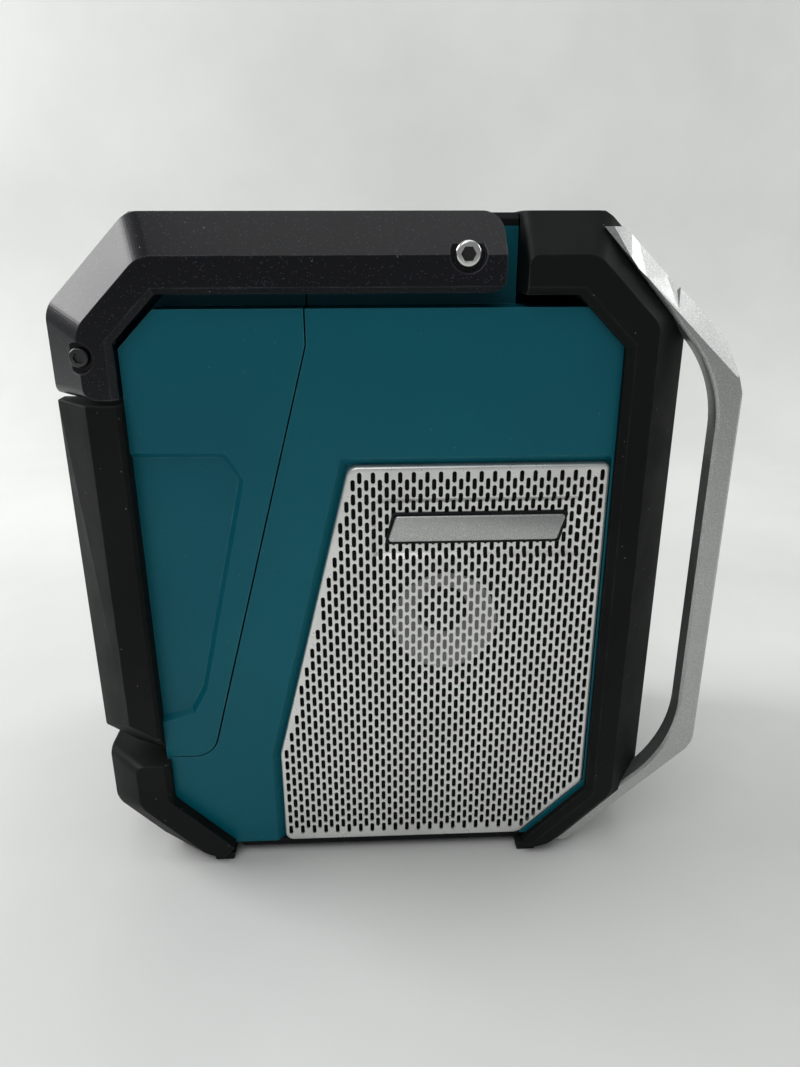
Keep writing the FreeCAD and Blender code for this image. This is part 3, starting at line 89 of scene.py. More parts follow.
class RadioSizes(bpy.types.PropertyGroup):
    slot_wide: size("Slot width", "Width of one slot in the grille", 1.9)
    slot_tall: size("Slot height", "Height of one slot, over its round ends", 5.15)
    column_step: size("Column step", "Distance between columns of slots", 2.88)
    row_step: size("Row step", "Distance between slots in a column", 6.35)
    sheet: size("Sheet", "Thickness of the grille sheet", 0.7)
    rolled: size("Rolled edge", "Radius of the grille's rolled edge", 1.3)
    grille_slant_back: size("Slant", "How far the grille's rear edge leans forward", 35.7)
    grille_bend: size("Bend", "Height where the rear edge starts to lean", 58)
    grille_cut: size("Corner cut", "Slanted lower front corner of the grille", 30.2)
    field_low: size("Field foot", "Lower edge of the pressed field", 158)
    field_high: size("Field top", "Upper edge of the pressed field", 185.6)
    field_back: size("Field back", "Rear edge of the pressed field", -13.5)
    field_front: size("Field front", "Front edge of the pressed field", 78.7)
    field_deep: size("Field depth", "Depth of the pressed field", 1.7)
    field_slope: size("Field slope", "Width of the field's sloped walls", 2.2)
    plate_wide: size("Plate width", "Length of the bare plate in the field", 74)
    plate_tall: size("Plate height", "Height of the bare plate", 11.5)
    plate_lean: size("Plate lean", "How far the plate's ends slant", 3.5)
    facet: size("Facet", "Slanted face along the bumpers' outer edges", 16)
    blend: size("Blend", "Width of the soft blend across the bumpers' corners", 8)
    field_soft: size("Cover slope", "Extra width of the slopes round the rear cover's field", 2.4)
    press_deep: size("Cover field depth", "Depth of the rear cover's pressed field", 2.5)
    strip: size("Strip", "Half width of the strip that closes the frame's facets", 1.6)
    corner_foot: size("Strip foot", "Frame's foot up to the strip", 30)
    corner_drop: size("Strip drop", "Frame's top down to the strip", 62)
    crease_start_x: size("Crease start", "Upper end of the guards' crease, ahead", 91.1)
    crease_start_z: size("Crease start height", "Height of that end", 279.9)
    crease_end_x: size("Crease end", "Lower end of the crease, ahead", 139.9)
    crease_end_z: size("Crease end height", "Height of that end", 234.1)
    facet_wide: size("Guard facet width", "Width of the guards' slanted facet", 8.6)
    facet_deep: size("Guard facet depth", "Depth of that facet across the guard", 7.5)
    hollow_deep: size("Hollow depth", "Depth of the hollow in the guards' facet", 2.2)
    end_height: size("End height", "Where the guards' upper end starts to lean", 279.9)
    end_lean: FloatProperty(name="End lean", description="Lean of the upper end", default=0.28)
    guard_soft: size("Guard edge", "Rounding of the guards' edges", 0.7)
    soft_edge: size("Soft edge", "Rounding of moulded edges", 0.55)
    bolt_socket: size("Socket", "Half width of the bolts' hexagon sockets", 2.6)
    socket_deep: size("Socket depth", "Depth of the bolts' sockets", 2.2)
    paper_edge: size("Paper edge", "Radius where the cone's pale paper ends", 24)
    turns: IntProperty(name="Round steps", description="Steps of a full circle", default=48, min=12)


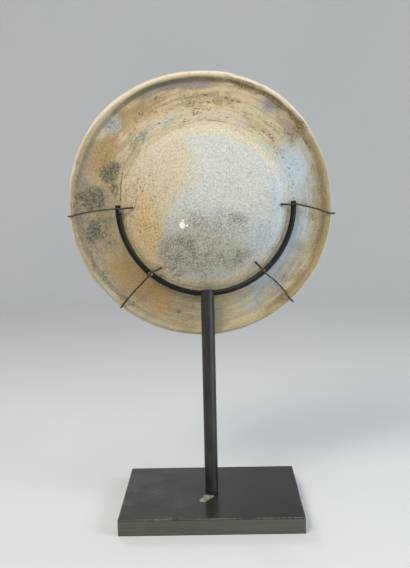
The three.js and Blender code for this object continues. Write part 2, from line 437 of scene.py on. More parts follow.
dents = 0.5 * cloud(flat, 52, seed=3) + 0.22 * cloud(flat, 17, seed=4, layers=2)
ring_phase = 2 * math.pi * radius / RING_PITCH + 1.5 * cloud(flat, 60, seed=5)
rings = RING_DEPTH * np.sin(ring_phase) * smooth(radius, 30, 80)
ring_share = 0.35 + 0.65 * near(50, 0.9, 1.8)
foot_ring = (0.5 * bell(radius, FOOT_RIDGE, 2.6) - 0.45 * bell(radius, FOOT_GROOVE, 0.9)) * ring_share
cracks = sum(depth * groove(flat, line, width) for line, width, depth in CRACKS)
pitted = np.max([depth * groove(flat, line, width) for line, width, depth in pit_rows], axis=0)
chipped = smooth(1 - angle_from(angle, CHIP_ANGLE) / math.radians(CHIP_HALF), 0, 0.3)
chipped = chipped * smooth(radius, LIP_INNER - 3, LIP_INNER + 1)
rough = 0.9 * chipped * cloud(flat, 4.5, seed=8, layers=2)
lip_unevenness = 0.35 * cloud(flat, 14, seed=9) * smooth(radius, LIP_INNER - 4, LIP_INNER + 2)
marks = np.where(outside, rings + foot_ring - cracks - PIT_SINK * pitted, INSIDE_RINGS * rings)
wear = dents + lip_unevenness + rough + marks
wear[0], wear[-1] = wear[0].mean(), wear[-1].mean()
normals = facing(bowl_grid)
if normals[DOME_ROW, :, FRONT].sum() > 0:
    normals = -normals
normals[0], normals[-1] = (0, -1, 0), (0, 1, 0)
bowl_worn = bowl_grid + WEAR_SHARE * wear[..., None] * normals
print("wear from", np.round(wear.min(), 2), "to", np.round(wear.max(), 2), "mm")

# %% [markdown]
# Stains as soft dabs
#
# Buried clay takes colour in clouds: a grey-white veil, pale bloom, ochre, dark smoke
# from the kiln, and brown soil in the crook of the lip. Each is painted here as a few
# soft dabs and bands with ragged edges, at places read off the bowl. Some of them paint
# light and shade as well: painted shade in the crook and under the lip, on the lower
# right flange and on the flange away from its top, and painted highlights on the lip and
# the foot ridge. They only say how much there is. The colour and the fine grain come
# later, in the finish.

# %% Paint the stains


def dab(x, z, half_width, half_height, strength=1.0, tilt=0.0, soft=0.7, ragged=0.3):
    """Strength inside an oval round (x, z), fading over the share soft each side of its
    edge. A cloud shifts the edge in and out."""
    shift = ragged * min(half_width, half_height) * drift
    dx, dz = flat[..., 0] - x + shift[..., 0], flat[..., UP] - z + shift[..., 1]
    across, upright = turned(dx, dz, -tilt)
    reach = np.hypot(across / half_width, upright / half_height)
    return strength * (1 - smooth(reach, 1 - soft, 1 + soft))


def band(middle, width, start, end, strength=1.0, ragged=3.0):
    """Strength along a ring of the bowl at radius middle, from one angle to another, with
    ends that fade over 14 degrees. A cloud shifts it in and out by about ragged."""
    half = (end - start) / 2
    across = 1 - smooth(np.abs(radius - middle + ragged * drift[..., 0]), 0.4 * width, 1.2 * width)
    return strength * across * near((start + end) / 2, math.radians(half - 8), math.radians(half + 6))


def strongest(*layers):
    """The strongest layer wins at each point."""
    return np.clip(np.max(layers, axis=0), 0, 1)


drift = np.stack([cloud(flat, 15, seed=21, layers=3), cloud(flat, 15, seed=22, layers=3)], axis=-1)

# A grey-white veil covers the right two thirds of the dome. Its left edge is a line of
# stops: height, place across, and how soft the edge is there
VEIL_EDGE = np.array([
    (-86, -38, 4), (-74, -53, 3), (-60, -55, 2.5), (-40, -52, 2.5), (-25, -46, 5), (-10, -40, 9),
    (5, -33, 15), (20, -22, 22), (38, -9, 25), (55, -14, 18), (72, -22, 9), (90, -10, 8),
])
edge_across, edge_soft = (np.interp(flat[..., UP], VEIL_EDGE[:, 0], VEIL_EDGE[:, i]) for i in (1, 2))
past_edge = smooth(flat[..., 0] - edge_across + 0.35 * edge_soft * drift[..., 0], -edge_soft, edge_soft)
veil_reach = 80 + 9 * near(0, 0.5, 1.0)
on_dome = 1 - smooth(radius - veil_reach + 3 * drift[..., 1], -6, 6)
patchy = 0.97 + 0.12 * cloud(flat, 26, seed=23, layers=2)
patchy -= 0.1 * dab(2, 22, 44, 12, tilt=-12) + 0.3 * dab(0, -64, 64, 18)

# How far the clay is darker: on the flange away from its top, partly dull clay and partly painted shade
# where the light from above falls less, and on the low part of the dome
dulled_and_shaded = smooth(radius, 90, 104) * smooth(angle_from(angle, 92), 0.75, 1.5)
dulled_and_shaded *= 1 - 0.55 * near(-62, 0.45, 0.85)
dulled_and_shaded = np.maximum(dulled_and_shaded, dab(-6, -50, 66, 34, 0.9) * (1 - smooth(radius, 84, 92)))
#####
== TASK DESCRIPTION ==
Which lines hold the string "More"? List them all.

== CORRECT ANSWER ==
Keep writing the FreeCAD and Blender code for this image. This is part 3, starting at line 89 of scene.py. More parts follow.
The three.js and Blender code for this object continues. Write part 2, from line 437 of scene.py on. More parts follow.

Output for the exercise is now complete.